Brexit green light – So near, yet so far
If, in the coming days, the EU does finally give the go-ahead for Brexit negotiations to move to talk of trade and transition - get ready for an anti-climax.
Rather than rolling full speed ahead as the UK would like, I've been told the EU will call for a period of reflection in January. Essentially for two reasons:
- So the 27 EU member states can agree their red lines and guidelines for phase two of Brexit talks
- Because Brussels hopes the UK government will use "Brexit downtime" in January to agree a concrete position of what it wants from a future relationship with the EU
The EU insists it won't agree to a transition period without being clear what EU-UK relationship it will be transitioning to.
In Brexit good news this week, the pound climbed to its highest level in two months against the dollar, fuelled by optimism about a Brexit breakthrough.
The bad news: those on the inside, working furiously towards making the deal happen, have become less optimistic about moving to the next stage of Brexit talks any time soon.
All important now is whether EU leaders will decide that "sufficient progress" has been made on the three key divorce issues: the financial settlement, Ireland and citizens rights.
The pendulum could still swing either way and time is running out.
An EU-imposed deadline expires this Monday, by which time Brussels told the UK it had to take a leap forward on Ireland and the money issue (there is widespread acceptance of progress on citizens' rights) or forget broader Brexit talks for months.
Theresa May travels to Brussels as the deadline runs out, rather like a grim-faced Cinderella determined to hold on to her carriage even on the stroke of midnight.
Going back to our cheery financial markets, they were reacting to news of progress on the financial settlement. That, for months, had been the main obstacle in the way of expanding Brexit talks.
And yes, now the purse strings seem to be loosening in Downing Street, diplomats in Brussels are suddenly smiling secretively, rather than pursing tight lips, when asked by journalists about the so-called Brexit bill.
But a deal hasn't yet been finalised and there's still plenty of room for those two steps back after the one step forward.
Amongst other things, Brussels angrily rejects the British insistence that money paid must be linked to a future trade deal with the EU.
The EU says the so-called Brexit bill pertains to the past - the UK honouring financial commitments made while an EU member. Nothing to do with the future, it claims.
There's little trust between the two sides at this point.
Even if the UK promises to pay up, Brussels frets it may later withdraw the offer if Brexit negotiations don't go Britain's way.
So we can mark the money issue as "Progress but..."
Now to Ireland.
The Irish border has, without doubt, suddenly overtaken finances as the most challenging Brexit divorce issue.
The complications were always there, of course: Downing Street wants a Brexit where the UK leaves the single market and European customs union, yet at the same time the prime minister says she's committed to avoiding the re-introduction of a hard border between Northern Ireland and the Irish Republic.
That feels very square peg, round hole when you think that Northern Ireland will be part of the post-Brexit UK that may or may not work out a trade deal with the EU, while the Republic of Ireland remains a member of the European Union.
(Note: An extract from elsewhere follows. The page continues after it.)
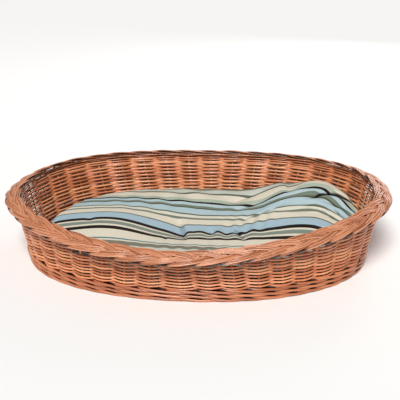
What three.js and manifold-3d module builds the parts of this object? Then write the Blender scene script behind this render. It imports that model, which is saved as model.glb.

Ireland became increasingly frustrated with the media/Brussels/London obsession with the Brexit bill. It was also outraged by the British assertion that the Ireland border conundrum could only be sorted in phase two of Brexit negotiations, outlining future EU-UK relations.
Irish diplomats told me in indignant tones that they felt the British government viewed the border problem in purely economic terms rather than fully appreciating the potentially explosive socio-political consequences a hard border would probably have.
British diplomats sounded equally indignant. They regard the Irish demand now, in December, for written commitments that there will be no regulatory divergence across the border as impossible.
They also bristle at any suggestion that the UK government might be cavalier about the future of the Good Friday agreement (signed in 1998, ending decades of conflict in Northern Ireland).
Relations between London and Dublin are tricky historically but had become warmer than they'd been in a long, long time. Before Brexit.
Now a deep frost lies between the two capitals.
It seems absurd now to think back to the immediate aftermath of the Brexit vote, when there was a suggestion Ireland might mediate informally between the UK and the EU. Its understanding and close relations with both sides was thought to run so deep.
Now Ireland has joined the ranks of other former close allies of the UK in EU circles, like Denmark and the Netherlands, that make it plain: they have become increasingly alienated from the UK during the Brexit process to date.
So, all things considered, will the EU give the green light this December to start Brexit talks on transition and on trade?
Both sides want to move on.
But I'd say what looked probable such a short time ago is still possible, but far from definite.